The group is publishing in the Journal of Proteome Research today the results of a preliminary study that analyzed blood taken from 10 research subjects.
At this point, the researchers don't know if the test can distinguish between carbohydrates produced by ovarian cancer cells and those generated by other types of cancer cells. They plan experiments to answer that question.
About 22,000 women in the United States are diagnosed with ovarian cancer annually, according to the American Cancer Society.
For women, it is the fourth most deadly type of cancer -- behind lung, breast and colon cancer.

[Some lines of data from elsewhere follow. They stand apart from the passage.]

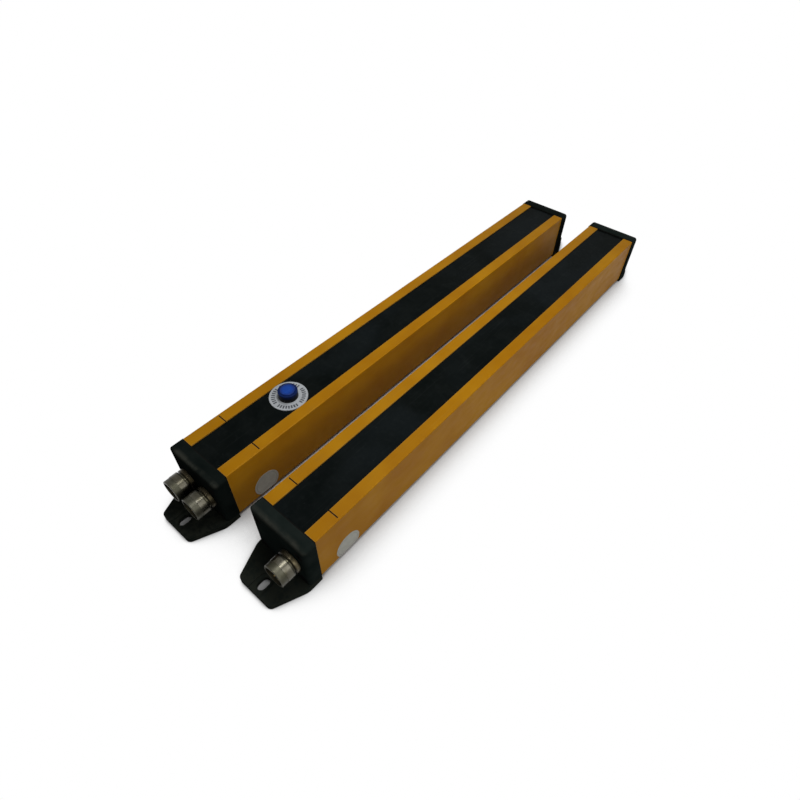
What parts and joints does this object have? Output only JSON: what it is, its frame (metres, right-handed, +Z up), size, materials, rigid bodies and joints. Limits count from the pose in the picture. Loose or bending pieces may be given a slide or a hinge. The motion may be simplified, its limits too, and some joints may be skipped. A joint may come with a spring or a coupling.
{
  "type": "safety light curtain",
  "caption": "Emitter and receiver bars of a safety light curtain: amber extrusions with dark windows, black slotted end caps, round connectors and a blue reset button",
  "frame": {"origin": "middle of the pair on the mounting plane, under the end caps", "axes": "+Y along the bars from the connector end to the plain end, +X across from the receiver to the emitter, +Z up out of the windows"},
  "size_m": [0.133, 0.5434, 0.0566],
  "materials": {
    "housing_paint": "amber-yellow powder coat on extruded aluminium",
    "window_plastic": "near-black infrared-pass plastic, lightly dusty",
    "cap_plastic": "black moulded plastic, fine satin texture",
    "seal_rubber": "black seal rubber",
    "screw_steel": "blackened steel",
    "connector_metal": "nickel-plated brass, worn and slightly brown",
    "insert_plastic": "black moulded contact carrier",
    "pin_brass": "gold-plated contact pins",
    "board": "green circuit board",
    "carrier_plastic": "black moulding",
    "lens_plastic": "clear moulded lenses",
    "diode_plastic": "dark epoxy",
    "label_paper": "plain pale grey round label",
    "plate_metal": "satin silver plate with plain dark marks",
    "collar_plastic": "black collar",
    "button_plastic": "deep blue button head",
    "spring_steel": "plain steel",
    "nut_plastic": "black nut",
    "switch_plastic": "dark grey contact block"
  },
  "bodies": {
    "root": {"emitter_circuit_board": "board", "emitter_connector_cap": "cap_plastic", "emitter_connector_cap_gasket": "seal_rubber", "emitter_connector_cap_screws": "screw_steel", "emitter_diodes": "diode_plastic", "emitter_far_cap": "cap_plastic", "emitter_far_cap_gasket": "seal_rubber", "emitter_far_cap_screws": "screw_steel", "emitter_housing": "housing_paint", "emitter_lens_strip": "lens_plastic", "emitter_optics_carrier": "carrier_plastic", "emitter_power_connector_insert": "insert_plastic", "emitter_power_connector_nut": "connector_metal", "emitter_power_connector_pins": "pin_brass", "emitter_power_connector_seal": "seal_rubber", "emitter_power_connector_shell": "connector_metal", "emitter_side_label": "label_paper", "emitter_window": "window_plastic", "emitter_window_seals": "seal_rubber", "receiver_button_collar": "collar_plastic", "receiver_button_nut": "nut_plastic", "receiver_button_spring": "spring_steel", "receiver_button_switch": "switch_plastic", "receiver_circuit_board": "board", "receiver_connector_cap": "cap_plastic", "receiver_connector_cap_gasket": "seal_rubber", "receiver_connector_cap_screws": "screw_steel", "receiver_diodes": "diode_plastic", "receiver_far_cap": "cap_plastic", "receiver_far_cap_gasket": "seal_rubber", "receiver_far_cap_screws": "screw_steel", "receiver_housing": "housing_paint", "receiver_legend_plate": "plate_metal", "receiver_lens_strip": "lens_plastic", "receiver_optics_carrier": "carrier_plastic", "receiver_relay_connector_insert": "insert_plastic", "receiver_relay_connector_nut": "connector_metal", "receiver_relay_connector_pins": "pin_brass", "receiver_relay_connector_seal": "seal_rubber", "receiver_relay_connector_shell": "connector_metal", "receiver_side_label": "label_paper", "receiver_signal_connector_insert": "insert_plastic", "receiver_signal_connector_nut": "connector_metal", "receiver_signal_connector_pins": "pin_brass", "receiver_signal_connector_seal": "seal_rubber", "receiver_signal_connector_shell": "connector_metal", "receiver_window": "window_plastic", "receiver_window_seals": "seal_rubber"},
    "reset_button": {"receiver_reset_button": "button_plastic", "receiver_button_clip": "spring_steel"}
  },
  "joints": [
    {"name": "reset_press", "type": "slide", "parent": "root", "child": "reset_button", "axis": [0, 0, -1], "range_m": [0, 0.0015], "stiffness_N_per_m": 1000, "springref_m": -0.001, "deforming": ["receiver_button_spring"]}
  ]
}
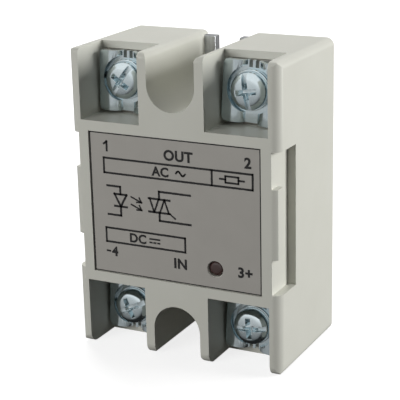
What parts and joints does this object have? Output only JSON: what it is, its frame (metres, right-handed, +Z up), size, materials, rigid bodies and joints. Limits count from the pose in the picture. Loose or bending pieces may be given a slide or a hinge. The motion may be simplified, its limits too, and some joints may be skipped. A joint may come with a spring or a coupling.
{
  "type": "solid state relay",
  "caption": "Panel-mount solid state relay: moulded block case with corner screw terminals, mounting notches, label, indicator and aluminium base plate.",
  "frame": {"origin": "centre of the base plate's mounting face", "axes": "+Z up along the row of mounting notches, +Y out of the mounting face, -Y out of the labelled front, +X to the right seen from the front"},
  "size_m": [0.043, 0.026, 0.0592],
  "materials": {
    "case_plastic": "moulded, satin",
    "plate_aluminium": "rolled, sawn edges",
    "label_film": "silver-grey printed film",
    "led_lens": "clear red epoxy, unlit",
    "tinned_wire": "tinned",
    "board_laminate": "green solder mask",
    "moulded_black": "moulding compound",
    "ceramic": "sintered alumina",
    "resin": "cast epoxy",
    "capacitor_case": "dipped film capacitor",
    "resistor_blue": "lacquered",
    "resistor_tan": "lacquered",
    "zinc_plate": "bright zinc plated",
    "strip_brass": "tin plated brass"
  },
  "bodies": {
    "housing": {"housing": "case_plastic", "base_plate": "plate_aluminium", "label": "label_film", "led": "led_lens", "led_leads": "tinned_wire", "circuit_board": "board_laminate", "triac": "moulded_black", "triac_leads": "tinned_wire", "ceramic_pad": "ceramic", "potting": "resin", "optocoupler": "moulded_black", "snubber_capacitor": "capacitor_case", "snubber_resistor": "resistor_blue", "gate_resistors": "resistor_tan", "input_resistor": "resistor_tan", "input_diode": "moulded_black", "regulator_transistor": "moulded_black", "terminal_strip_1": "strip_brass", "terminal_strip_2": "strip_brass", "terminal_strip_3": "strip_brass", "terminal_strip_4": "strip_brass", "terminal_nut_1": "zinc_plate", "terminal_nut_2": "zinc_plate", "terminal_nut_3": "zinc_plate", "terminal_nut_4": "zinc_plate"},
    "clamp_1": {"clamp_plate_1": "zinc_plate", "lock_washer_1": "zinc_plate"},
    "screw_1": {"terminal_screw_1": "zinc_plate"},
    "clamp_2": {"clamp_plate_2": "zinc_plate", "lock_washer_2": "zinc_plate"},
    "screw_2": {"terminal_screw_2": "zinc_plate"},
    "clamp_3": {"clamp_plate_3": "zinc_plate", "lock_washer_3": "zinc_plate"},
    "screw_3": {"terminal_screw_3": "zinc_plate"},
    "clamp_4": {"clamp_plate_4": "zinc_plate", "lock_washer_4": "zinc_plate"},
    "screw_4": {"terminal_screw_4": "zinc_plate"}
  },
  "joints": [
    {"name": "clamp_slide_1", "type": "slide", "parent": "housing", "child": "clamp_1", "axis": [0, -1, 0], "range_m": [0, 0.0035]},
    {"name": "screw_turn_1", "type": "hinge", "parent": "clamp_1", "child": "screw_1", "pos_m": [-0.01298, -0.0194, 0.0228], "axis": [0, -1, 0], "range_deg": [0, 1800]},
    {"name": "clamp_slide_2", "type": "slide", "parent": "housing", "child": "clamp_2", "axis": [0, -1, 0], "range_m": [0, 0.0035]},
    {"name": "screw_turn_2", "type": "hinge", "parent": "clamp_2", "child": "screw_2", "pos_m": [0.01298, -0.0194, 0.0228], "axis": [0, -1, 0], "range_deg": [0, 1800]},
    {"name": "clamp_slide_3", "type": "slide", "parent": "housing", "child": "clamp_3", "axis": [0, -1, 0], "range_m": [0, 0.0035]},
    {"name": "screw_turn_3", "type": "hinge", "parent": "clamp_3", "child": "screw_3", "pos_m": [0.01298, -0.0194, -0.0228], "axis": [0, -1, 0], "range_deg": [0, 1800]},
    {"name": "clamp_slide_4", "type": "slide", "parent": "housing", "child": "clamp_4", "axis": [0, -1, 0], "range_m": [0, 0.0035]},
    {"name": "screw_turn_4", "type": "hinge", "parent": "clamp_4", "child": "screw_4", "pos_m": [-0.01298, -0.0194, -0.0228], "axis": [0, -1, 0], "range_deg": [0, 1800]}
  ],
  "couplings": [
    {"joint": "screw_turn_1", "follows": "clamp_slide_1", "rad_per_m": 8976},
    {"joint": "screw_turn_2", "follows": "clamp_slide_2", "rad_per_m": 8976},
    {"joint": "screw_turn_3", "follows": "clamp_slide_3", "rad_per_m": 8976},
    {"joint": "screw_turn_4", "follows": "clamp_slide_4", "rad_per_m": 8976}
  ]
}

Once ovarian cancer spreads beyond the ovaries, only 28 percent of patients survive. But when doctors detect the disease before it spreads, the survival rate jumps to 95 percent.
About half of women who have early stage ovarian cancer do show some symptoms, like bloating or vague abdominal pain, Leiserowitz said. Unfortunately, since those symptoms could have many other causes, patients seldom end up getting a pelvic exam, which might reveal signs of cancer.
Even if a pelvic exam does spot an abnormality, the course of treatment isn't immediately clear, he said.
Because the process of taking a tissue sample from an ovary presents a high risk of spreading the cancer if it is present, the entire ovary must be removed and sent to a pathologist for analysis.
"You end up having to do a major surgical procedure to determine what's going on," he said. "All you need is a better test."